5. AI Transparency Policy
Transparency is the new trust signal.
If AI tools are used – even for minor editing – say so openly.
“AI helps us enhance visuals, but every story you see here is a real traveller, at a real destination.”
This kind of radical honesty fosters confidence, not skepticism.
Shifting Towards Verifiable Proof
Tomorrow’s travellers will not just trust testimonials – they’ll audit them.
Brands must adapt testimonial formats from emotion-driven quotes to data-backed mini case studies.
- Case Study Format: Replace “We had an amazing time!” with “Our bookings increased 35% after partnering with this tour operator.”
- Attach Evidence: Add screenshots, analytics reports, or verifiable metrics.
- Host Live Sessions: Use live-stream interviews or interactive Q&A with real travellers instead of scripted video testimonials.
The less “produced” your content looks, the more authentic it feels.
Third-Party Validation: Borrowed Trust Still Matters
Independent platforms like TripAdvisor, Google Reviews, G2, or Trustpilot are gaining new relevance.

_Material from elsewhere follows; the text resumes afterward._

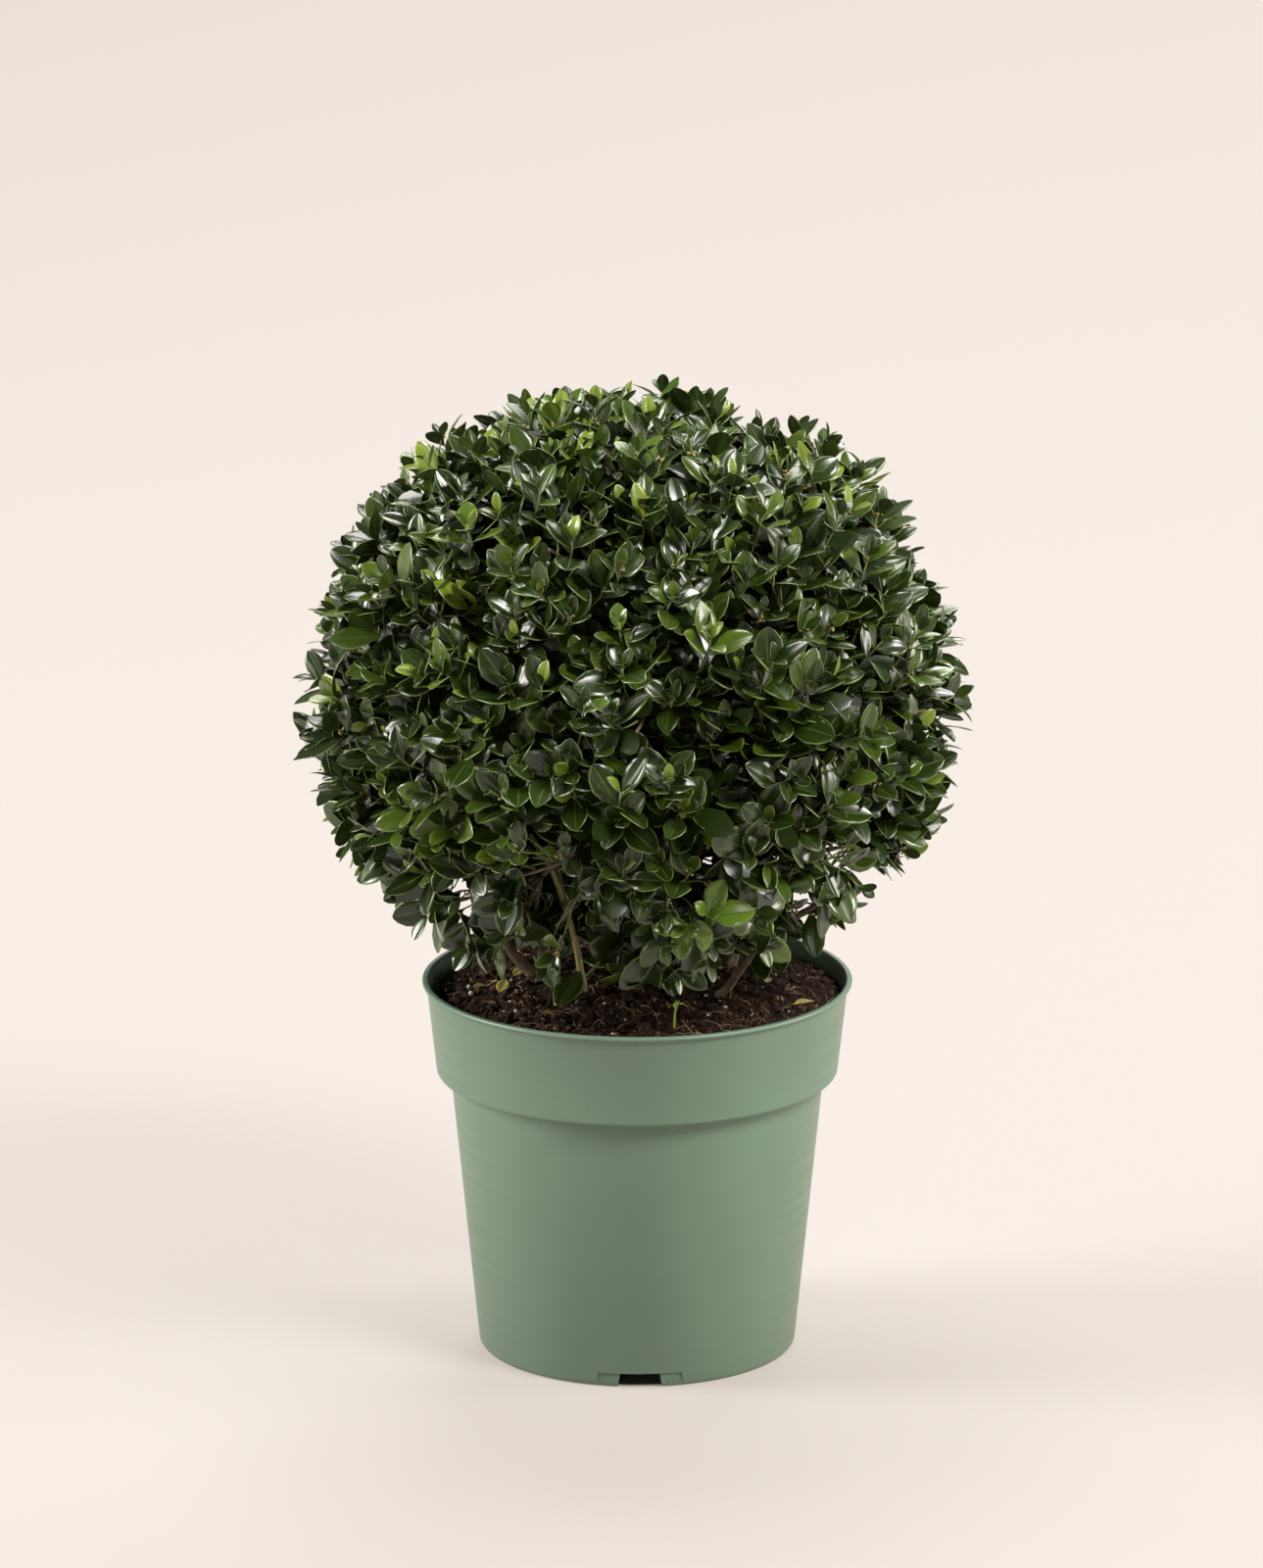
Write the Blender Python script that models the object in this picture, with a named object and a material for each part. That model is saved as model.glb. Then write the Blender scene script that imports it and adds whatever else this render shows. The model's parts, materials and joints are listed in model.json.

They offer fraud detection, verified identities, and moderation – features that single brands can’t easily replicate.
- Always link to original review sources on trusted platforms.
- Encourage satisfied travellers to connect their testimonials with professional profiles (LinkedIn, Instagram, etc.) for added credibility.
In the Deepfake Era, trust shifts from the person on screen to the platform they’re verified on.